Es ist eine Dynamik, die Nattke mit Sorge beobachtet – weil nicht auszuschließen ist, dass sie einzelne Aktivisten zu gezielter Gewalt anstachelt. »Die Erfahrung mussten wir bei Pegida machen«, sagt er. Bei den islamfeindlichen Kundgebungen trafen sich Mitglieder der späteren rechtsterroristischen »Gruppe Freital«, die danach Flüchtlingsheime und politische Gegner attackierten. Der »Moscheebomber«, der 2016 einen Sprengstoffanschlag verübte, war zuvor als Redner bei Pegida aufgetreten. »Wir befürchten, dass die jetzigen Demonstrationen erneut derlei Gewalt hervorbringen könnten«, sagt Nattke: »Es ist zu hoffen, dass die Sicherheitsbehörden die Gefahr ernst nehmen.« Köditz ist diesbezüglich freilich skeptisch. Schon während der zuwanderungsfeindlichen Proteste 2015 habe der Staat viel zu zögerlich agiert: »Damals wurde das Gefühl vermittelt, jeder könne ungestraft machen, was er will.« Auch jetzt sind selbst Verfahren wegen Verstößen gegen Corona-Regeln eher eine Ausnahme.
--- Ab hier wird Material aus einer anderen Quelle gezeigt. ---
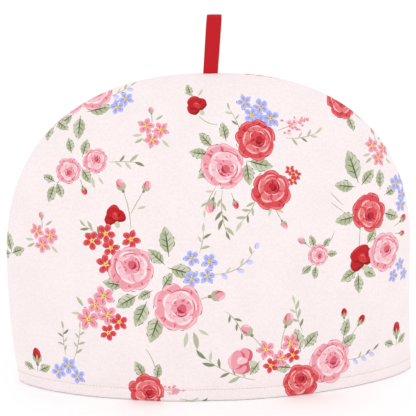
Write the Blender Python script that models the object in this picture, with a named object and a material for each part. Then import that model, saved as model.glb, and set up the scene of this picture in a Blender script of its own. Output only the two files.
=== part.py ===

Köditz befürchtet auch, dass die Unmutswelle sich bei der Bundestagswahl auswirkt. Die AfD greift die Stimmung auf sächsischen Marktplätzen auf; teils organisiert sie Protest selbst. »Sie sieht sich als parlamentarischen Arm der Bewegung«, sagt die Linksabgeordnete. Trüge das Früchte, hätte das politische Sprengkraft. Laut einem Szenario des Instituts INSA von Mitte April könnte die AfD im September in zehn der zwölf Wahlkreise außerhalb von Dresden und Leipzig die Direktmandate gewinnen. Zudem ist nicht ausgeschlossen, dass sie bei den Zweitstimmen wie schon zur Bundestagswahl 2017 vor der CDU liegt. Damals mündete das im Rücktritt von Ministerpräsident Stanislaw Tillich (CDU).